* [What you need to do]:
Give back the entire listing verbatim.

* [Collected material]:
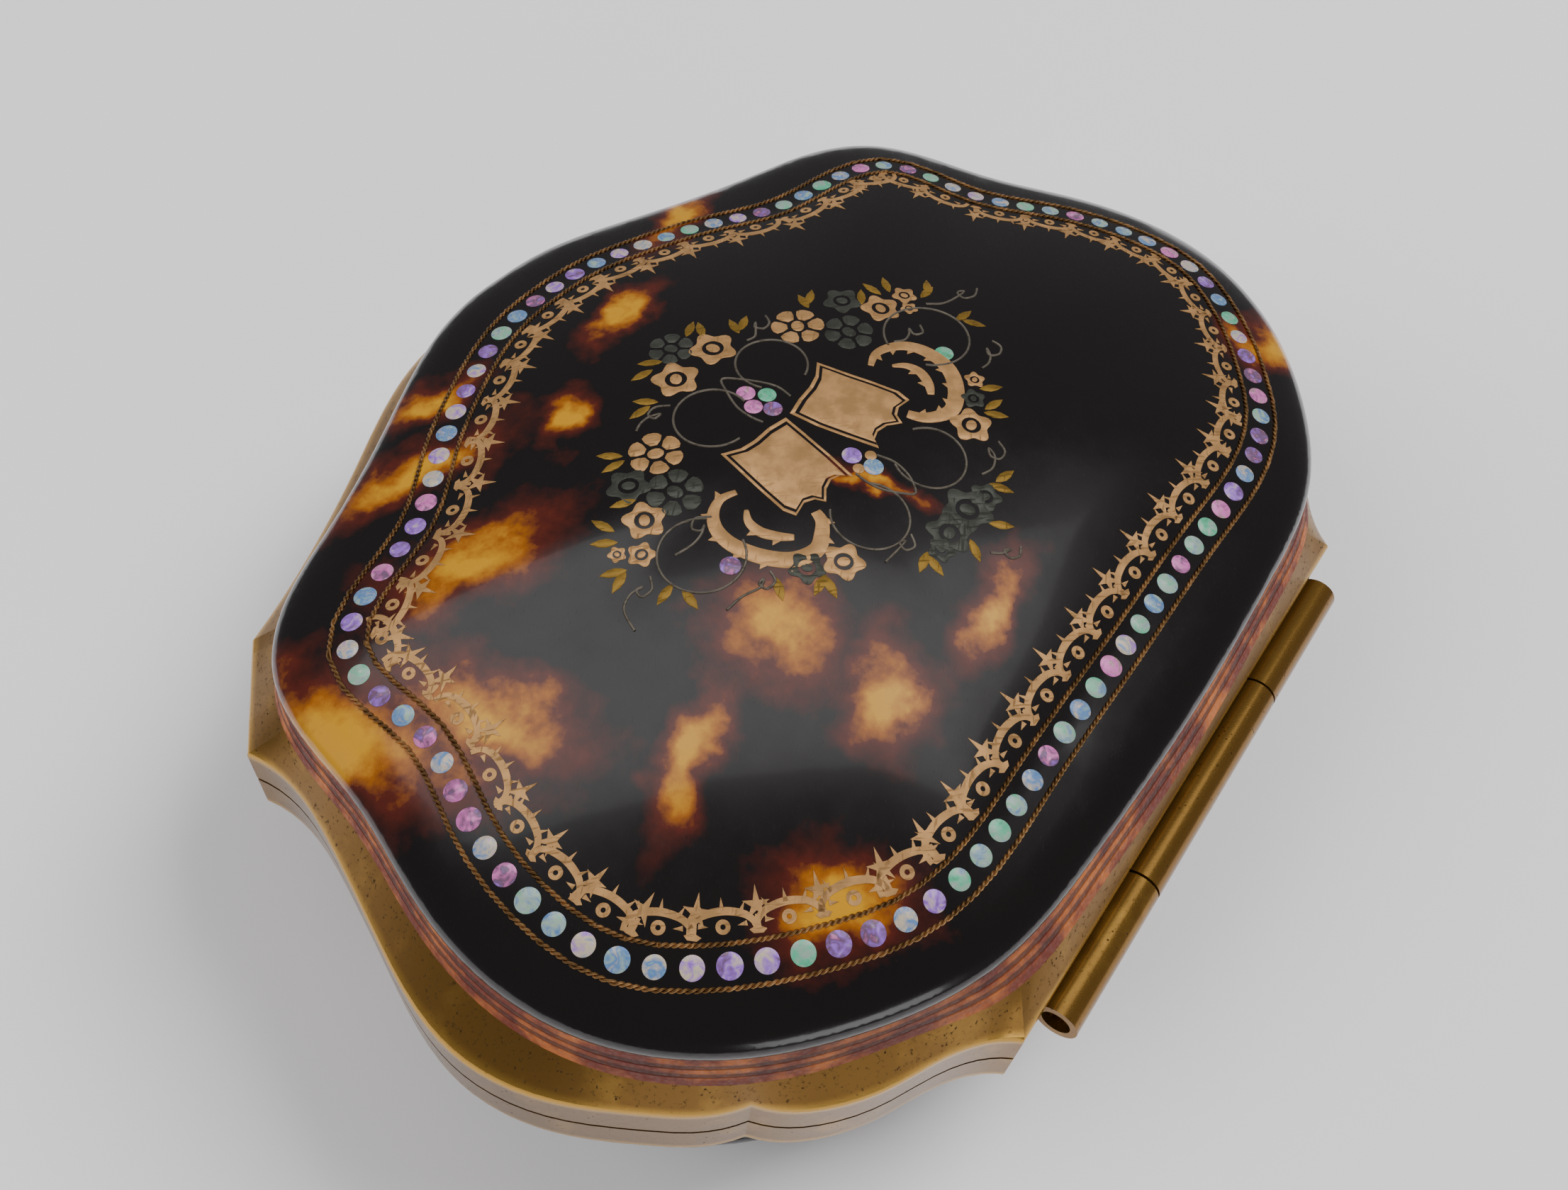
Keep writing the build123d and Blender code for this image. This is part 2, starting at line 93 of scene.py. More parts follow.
GOLD_FLOWERS = [
    (-7.6, -7.0, 2.0, 6), (-1.9, -10.5, 1.8, 5), (-13.2, -3.3, 1.55, 5), (-15.8, -2.8, 1.0, 5),
    (-14.7, -1.7, 0.7, 5), (-7.2, 8.2, 1.6, 5), (-11.2, 6.1, 0.8, 5), (8.6, -7.5, 1.95, 6),
    (2.2, -10.7, 1.8, 5), (13.6, -4.5, 1.55, 5), (15.8, -3.0, 1.0, 5), (16.7, -4.3, 0.65, 5),
    (8.4, 7.8, 1.5, 5),
]
GREY_FLOWERS = [
    (-9.3, -3.6, 1.9, 6), (-12.0, -6.0, 1.5, 5), (-9.5, 7.0, 0.95, 5), (-0.8, 11.8, 1.9, 5),
    (-2.6, 12.2, 1.2, 5), (10.6, -4.3, 2.0, 6), (11.9, -7.2, 1.6, 5), (10.3, 6.2, 1.3, 5),
    (1.7, 11.9, 1.7, 5), (3.2, 12.2, 1.0, 5), (-0.2, -13.0, 1.7, 6),
]
LEAVES = [
    (-1.4, 14.2, 125), (-5.0, 12.3, 165), (-4.0, 12.6, 110), (-9.3, 9.0, 120), (-10.0, 8.4, 165),
    (-11.3, 7.4, 140), (-16.5, 2.9, 110), (-16.7, 1.9, 170), (-17.3, -1.7, 180), (-17.9, -2.0, 215),
    (-15.9, -4.5, 230), (-14.7, -5.0, 265), (-13.3, -5.1, 215), (-11.0, -8.2, 205), (-10.3, -8.3, 240),
    (-5.5, -10.4, 200), (-4.8, -10.7, 240), (-3.1, -12.5, 230), (-2.7, -13.2, 200), (1.6, 13.9, 55),
    (4.5, 12.5, 70), (4.8, 11.8, 15), (10.5, 8.2, 60), (10.8, 7.6, 10), (12.7, 5.7, 50), (16.7, 1.6, 70),
    (17.3, 0.1, 5), (18.2, -2.9, 10), (17.9, -3.6, -40), (16.5, -5.5, -50), (15.5, -6.4, -85),
    (13.3, -6.5, -35), (11.0, -9.2, -20), (10.4, -10.0, -60), (5.1, -11.1, -60), (6.1, -10.8, -15),
    (1.8, -13.3, -50), (3.1, -13.0, -20),
]
WIRE_RINGS = [
    (4.2, 7.1, 2.7, -60, 215), (3.8, -6.3, 2.7, -200, 80), (13.6, 0.2, 2.9, -150, 150),
    (-2.7, 7.5, 2.6, -35, 240), (-3.0, -6.1, 2.6, 100, 380), (-12.8, 1.0, 3.2, 30, 330),
]
WIRE_LINES = [
    [(-1.1, -3.1), (-1.3, -4.2), (-1.1, -5.2), (-0.4, -6.8), (0.4, -8.0), (1.2, -7.0), (2.0, -5.5),
     (2.2, -4.2), (2.1, -3.2)],
    [(-0.4, 4.6), (-0.7, 5.8), (-0.5, 7.0), (0.0, 7.9), (0.6, 8.4), (1.2, 7.7), (1.8, 6.6), (2.0, 5.5),
     (1.9, 4.4)],
    [(-7.3, 10.4), (-6.9, 11.2), (-6.1, 11.3), (-5.8, 10.7), (-6.3, 10.2), (-6.0, 10.9), (-5.0, 11.3),
     (-4.0, 11.0)],
    [(-15.7, 5.0), (-15.6, 5.8), (-14.8, 6.1), (-14.2, 5.6), (-14.7, 5.1), (-14.2, 5.7), (-13.4, 6.0),
     (-12.6, 5.9)],
    [(-20.4, 1.0), (-19.4, 1.3), (-18.6, 0.8), (-18.9, 0.1), (-19.4, 0.4), (-18.6, 0.4), (-17.0, 0.0),
     (-16.0, -1.0)],
    [(-13.5, 0.0), (-12.9, 0.6), (-12.3, 0.2), (-12.6, -0.4), (-12.1, -0.1), (-11.3, 0.0), (-10.6, -0.5)],
    [(-7.2, -9.6), (-6.7, -8.9), (-5.9, -8.8), (-5.6, -9.4), (-6.1, -9.7), (-5.4, -9.2), (-4.7, -8.8),
     (-4.0, -9.0)],
    [(-0.9, 16.1), (-0.2, 16.4), (0.4, 16.0), (0.2, 15.4), (-0.2, 15.7), (0.5, 15.4), (1.0, 14.8)],
    [(4.5, -9.4), (5.2, -10.2), (6.0, -10.2), (6.1, -9.6), (5.5, -9.5), (6.2, -10.0), (7.0, -10.1),
     (7.7, -9.9)],
    [(10.8, -1.1), (11.5, -1.9), (12.3, -1.6), (12.1, -1.0), (11.6, -1.1), (12.4, -0.8), (13.4, -0.8),
     (14.6, -1.2)],
    [(12.0, 4.5), (12.4, 5.2), (13.2, 5.1), (13.2, 4.5), (12.7, 4.5), (13.4, 4.7), (14.6, 4.2),
     (16.0, 4.0)],
    [(16.8, -1.5), (17.5, -0.8), (18.3, -1.0), (18.1, -1.6), (17.7, -1.4), (18.6, -1.7), (19.7, -1.3),
     (20.5, 0.2)],
    [(3.6, 10.0), (4.2, 10.7), (4.9, 10.4), (4.7, 9.8), (4.3, 10.0), (5.2, 10.0), (6.6, 9.9)],
]
SPRAY_PEARLS = [
    (0.6, 5.0, 0.7, 0.30), (0.75, 3.3, 0.7, 0.62), (0.65, -3.4, 0.68, 0.82), (-0.2, -4.5, 0.66, -0.02),
    (1.3, -4.6, 0.66, 0.95), (0.55, -5.8, 0.68, 1.0), (-12.0, 3.0, 0.7, -0.02), (13.2, 2.2, 0.7, 0.80),
]
GOLD_DOTS = [(-0.1, 4.3, 0.42), (1.4, 4.3, 0.42)]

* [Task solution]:
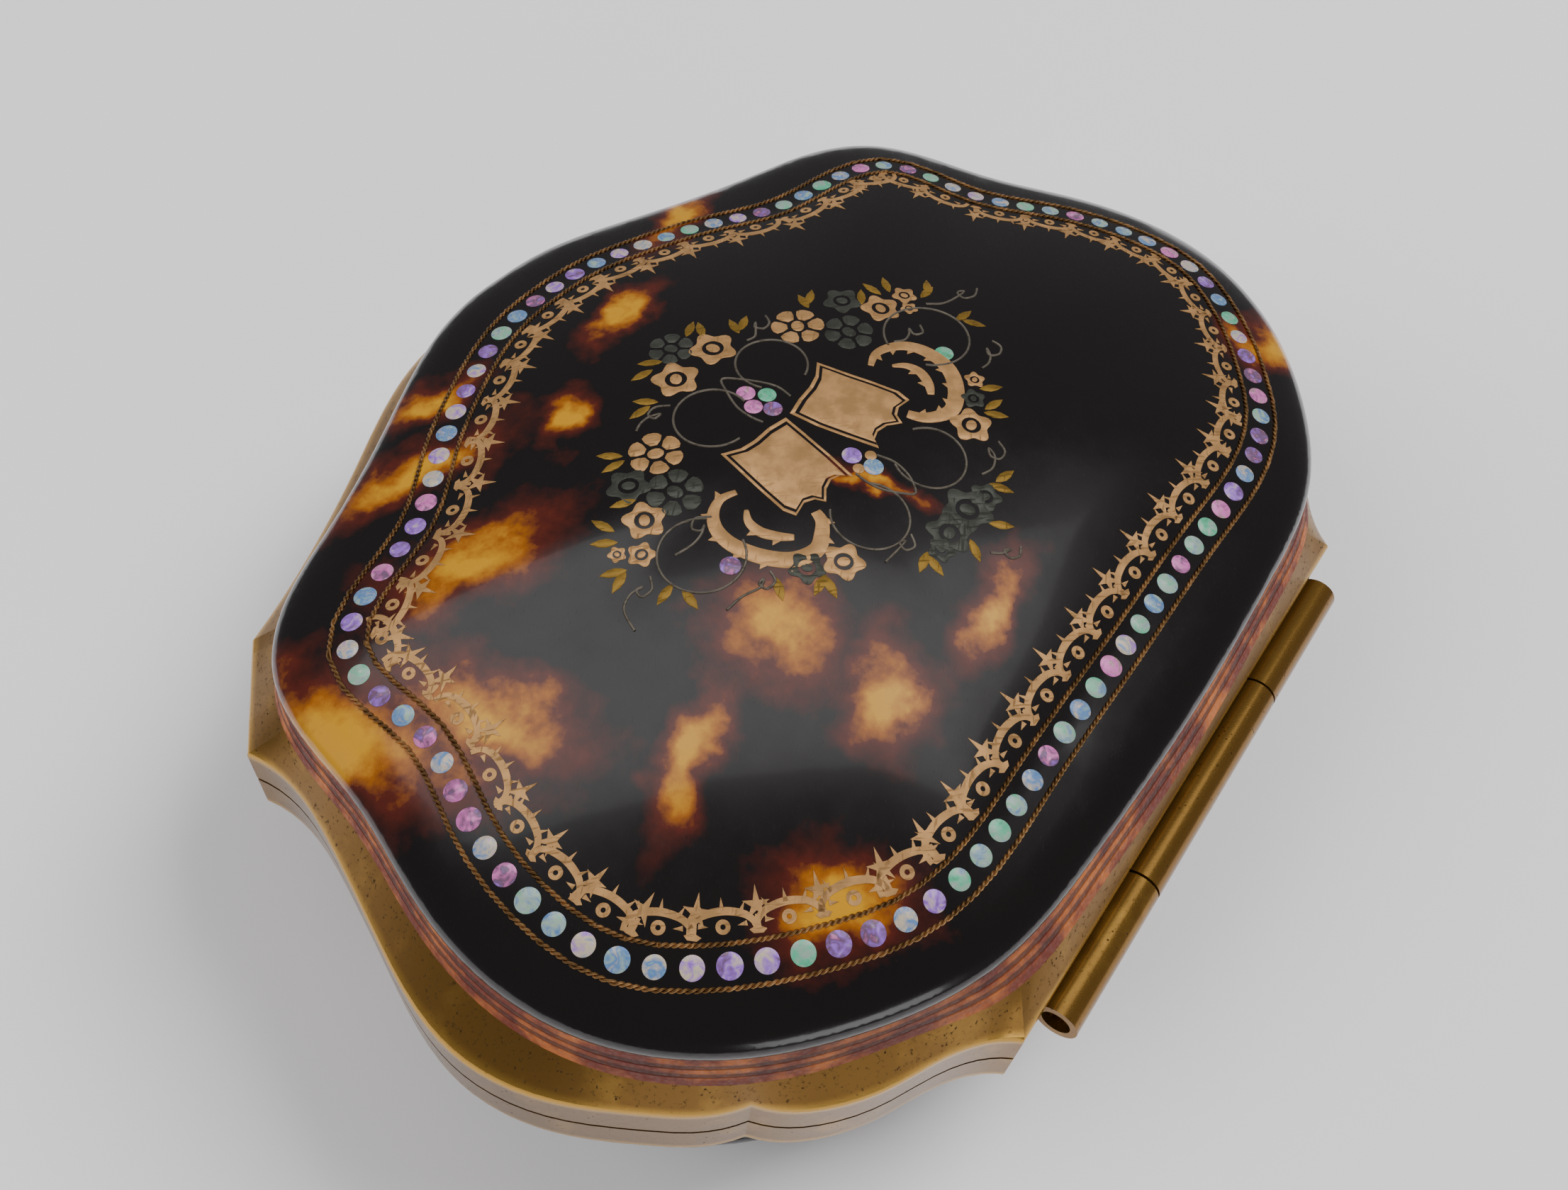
Keep writing the build123d and Blender code for this image. This is part 2, starting at line 93 of scene.py. More parts follow.
GOLD_FLOWERS = [
    (-7.6, -7.0, 2.0, 6), (-1.9, -10.5, 1.8, 5), (-13.2, -3.3, 1.55, 5), (-15.8, -2.8, 1.0, 5),
    (-14.7, -1.7, 0.7, 5), (-7.2, 8.2, 1.6, 5), (-11.2, 6.1, 0.8, 5), (8.6, -7.5, 1.95, 6),
    (2.2, -10.7, 1.8, 5), (13.6, -4.5, 1.55, 5), (15.8, -3.0, 1.0, 5), (16.7, -4.3, 0.65, 5),
    (8.4, 7.8, 1.5, 5),
]
GREY_FLOWERS = [
    (-9.3, -3.6, 1.9, 6), (-12.0, -6.0, 1.5, 5), (-9.5, 7.0, 0.95, 5), (-0.8, 11.8, 1.9, 5),
    (-2.6, 12.2, 1.2, 5), (10.6, -4.3, 2.0, 6), (11.9, -7.2, 1.6, 5), (10.3, 6.2, 1.3, 5),
    (1.7, 11.9, 1.7, 5), (3.2, 12.2, 1.0, 5), (-0.2, -13.0, 1.7, 6),
]
LEAVES = [
    (-1.4, 14.2, 125), (-5.0, 12.3, 165), (-4.0, 12.6, 110), (-9.3, 9.0, 120), (-10.0, 8.4, 165),
    (-11.3, 7.4, 140), (-16.5, 2.9, 110), (-16.7, 1.9, 170), (-17.3, -1.7, 180), (-17.9, -2.0, 215),
    (-15.9, -4.5, 230), (-14.7, -5.0, 265), (-13.3, -5.1, 215), (-11.0, -8.2, 205), (-10.3, -8.3, 240),
    (-5.5, -10.4, 200), (-4.8, -10.7, 240), (-3.1, -12.5, 230), (-2.7, -13.2, 200), (1.6, 13.9, 55),
    (4.5, 12.5, 70), (4.8, 11.8, 15), (10.5, 8.2, 60), (10.8, 7.6, 10), (12.7, 5.7, 50), (16.7, 1.6, 70),
    (17.3, 0.1, 5), (18.2, -2.9, 10), (17.9, -3.6, -40), (16.5, -5.5, -50), (15.5, -6.4, -85),
    (13.3, -6.5, -35), (11.0, -9.2, -20), (10.4, -10.0, -60), (5.1, -11.1, -60), (6.1, -10.8, -15),
    (1.8, -13.3, -50), (3.1, -13.0, -20),
]
WIRE_RINGS = [
    (4.2, 7.1, 2.7, -60, 215), (3.8, -6.3, 2.7, -200, 80), (13.6, 0.2, 2.9, -150, 150),
    (-2.7, 7.5, 2.6, -35, 240), (-3.0, -6.1, 2.6, 100, 380), (-12.8, 1.0, 3.2, 30, 330),
]
WIRE_LINES = [
    [(-1.1, -3.1), (-1.3, -4.2), (-1.1, -5.2), (-0.4, -6.8), (0.4, -8.0), (1.2, -7.0), (2.0, -5.5),
     (2.2, -4.2), (2.1, -3.2)],
    [(-0.4, 4.6), (-0.7, 5.8), (-0.5, 7.0), (0.0, 7.9), (0.6, 8.4), (1.2, 7.7), (1.8, 6.6), (2.0, 5.5),
     (1.9, 4.4)],
    [(-7.3, 10.4), (-6.9, 11.2), (-6.1, 11.3), (-5.8, 10.7), (-6.3, 10.2), (-6.0, 10.9), (-5.0, 11.3),
     (-4.0, 11.0)],
    [(-15.7, 5.0), (-15.6, 5.8), (-14.8, 6.1), (-14.2, 5.6), (-14.7, 5.1), (-14.2, 5.7), (-13.4, 6.0),
     (-12.6, 5.9)],
    [(-20.4, 1.0), (-19.4, 1.3), (-18.6, 0.8), (-18.9, 0.1), (-19.4, 0.4), (-18.6, 0.4), (-17.0, 0.0),
     (-16.0, -1.0)],
    [(-13.5, 0.0), (-12.9, 0.6), (-12.3, 0.2), (-12.6, -0.4), (-12.1, -0.1), (-11.3, 0.0), (-10.6, -0.5)],
    [(-7.2, -9.6), (-6.7, -8.9), (-5.9, -8.8), (-5.6, -9.4), (-6.1, -9.7), (-5.4, -9.2), (-4.7, -8.8),
     (-4.0, -9.0)],
    [(-0.9, 16.1), (-0.2, 16.4), (0.4, 16.0), (0.2, 15.4), (-0.2, 15.7), (0.5, 15.4), (1.0, 14.8)],
    [(4.5, -9.4), (5.2, -10.2), (6.0, -10.2), (6.1, -9.6), (5.5, -9.5), (6.2, -10.0), (7.0, -10.1),
     (7.7, -9.9)],
    [(10.8, -1.1), (11.5, -1.9), (12.3, -1.6), (12.1, -1.0), (11.6, -1.1), (12.4, -0.8), (13.4, -0.8),
     (14.6, -1.2)],
    [(12.0, 4.5), (12.4, 5.2), (13.2, 5.1), (13.2, 4.5), (12.7, 4.5), (13.4, 4.7), (14.6, 4.2),
     (16.0, 4.0)],
    [(16.8, -1.5), (17.5, -0.8), (18.3, -1.0), (18.1, -1.6), (17.7, -1.4), (18.6, -1.7), (19.7, -1.3),
     (20.5, 0.2)],
    [(3.6, 10.0), (4.2, 10.7), (4.9, 10.4), (4.7, 9.8), (4.3, 10.0), (5.2, 10.0), (6.6, 9.9)],
]
SPRAY_PEARLS = [
    (0.6, 5.0, 0.7, 0.30), (0.75, 3.3, 0.7, 0.62), (0.65, -3.4, 0.68, 0.82), (-0.2, -4.5, 0.66, -0.02),
    (1.3, -4.6, 0.66, 0.95), (0.55, -5.8, 0.68, 1.0), (-12.0, 3.0, 0.7, -0.02), (13.2, 2.2, 0.7, 0.80),
]
GOLD_DOTS = [(-0.1, 4.3, 0.42), (1.4, 4.3, 0.42)]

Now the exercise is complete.